Average household debt in the UK is ~ £9,161 (excluding mortgages). This figure increases to £21,305 if the average is based on the number of households who actually have some form of unsecured loan.

Average household debt in the UK is ~ £58,340 (including mortgages).
If you add to this the 2009 budget figure for public sector net debt (PSND) expected in 2013-14 then this figure rises to £116,180 per household.

Average owed by every UK adult is ~ £30,221 (including mortgages). This is 133% of average earnings.
Average outstanding mortgage for the 11.1m households who currently have mortgages now stands at ~ £110,764.

Britain's interest repayments on personal debt were £66.3bn in the last 12months. The average interest paid by each household on their total debt is approximately £2,654 each year.

Average consumer borrowing via credit cards, motor and retail finance deals, overdrafts and unsecured personal loans has risen to £4,745 per average UK adult at the end of September 2009.

Today in the UK

  • The average household debt will increase by £0.13 today (it grew by £11.11 a day in January 2008)
  • 362 people today will be declared insolvent or bankrupt. KPMG estimate this will increase to 411 people a day throughout 2009 or 1 person becoming bankrupt or entering into an Individual Voluntary Arrangement (IVA) every 3.5 minutes.
  • In the last 12 months consumers saved an average of £2.98 every day
  • 2,000 Consumer County Court Judgements (CCJs) were issued every day in the first 3 months of 2009
  • 125 properties were repossessed every day during the last 3 months to end June 2009. The Council of Mortgage lenders estimates this will increase to approximately 178 a day throughout 2009.
  • Unemployment increased by 1,855 people every day during 12 months to end August 2009.
  • 2,553 people reported they had become redundant every day during 3 months to end August 2009.
  • £355m is the amount that the Government Public Sector net debt (PSDN) will grow today (equivalent to £4,110 per second).
  • £63m is the interest the Government has to pay each day on the UKs net debt of £825bn. This is projected to rise to £118m a day (£43bn) in 2010 – 2011 financial year.
  • 25,250 applications for consumer credit have been turned down every day.
  • 287 mortgage possession claims will be issued and 209 mortgage possession orders will be made today
  • 377 landlord possession claims will be issued and 258 landlord possession orders will be made today.
  • The UK population is projected to grow by ~ 1,100 people a day over the next decade
  • 21.9m plastic card purchase transactions will be made today with a total value of £1.05bn.
  • 8.1m cash withdrawals will be made today with a total value of £530m
  • Citizen Advice Bureaus dealt with 9,300 new debt problems every day in England and Wales
  • The average car will cost £16.80 to run today

Statistical Sources - Unless otherwise indicated statistics in the “Total UK personal debt” section are calculated by Credit Action - primarily using the Bank of England's debt figures.

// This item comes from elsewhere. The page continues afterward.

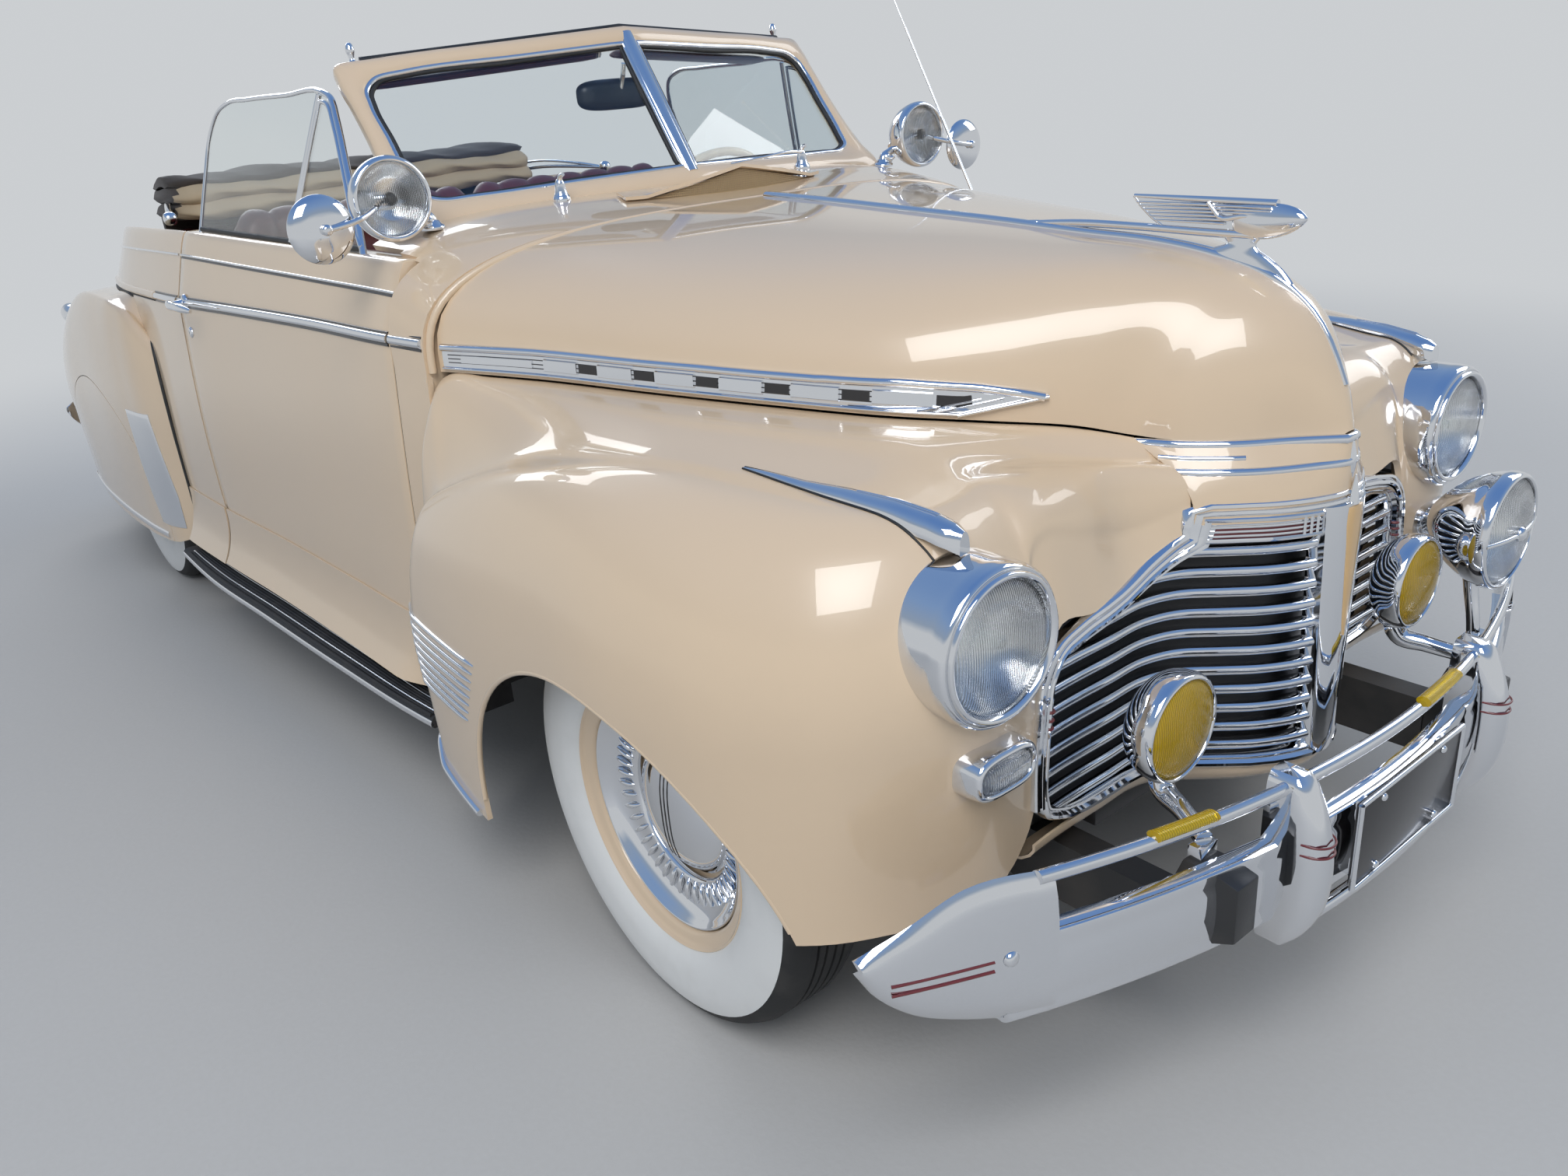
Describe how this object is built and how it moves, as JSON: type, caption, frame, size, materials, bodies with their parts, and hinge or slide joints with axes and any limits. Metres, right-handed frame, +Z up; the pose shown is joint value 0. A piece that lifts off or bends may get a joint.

Other key national statistics

Real GDP in the UK economy during 2009 Q3 declined by 0.4% which means that Britain has officially been in recession for 18 months – the longest period since records began in 1955. GDP is now 5.2 per cent lower than the third quarter of 2008.

The Ernst & Young Item Club economist forecast warns GDP will struggle to pass one per cent growth in 2010 – as people turn to cutting back debts over spending and tax rises come.

There were 5.8 million working age benefit claimants at February 2009. This is an increase of 628,000 (13%) in the year.

UK base rate fell to a 315 year low when the official bank rate was reduced to 0.5% on 5th March 2009.

There were 5,055 compulsory liquidations and creditors’ voluntary liquidations in total in England and Wales in the second quarter of 2009 (on a seasonally adjusted basis). This was an increase of 2.9% on the previous quarter and an increase of 39.1% on the same period a year ago. In the twelve months ending Q2 2009, approximately 1 in 120 active companies (or 0.8%) went into liquidation. Additionally, there were 1,529 other corporate insolvencies in the second quarter of 2009 (not seasonally adjusted) comprising 345 receiverships, 1,027 administrations and 157 company voluntary arrangements. In total these represented an increase of 22.7% on the same period a year ago.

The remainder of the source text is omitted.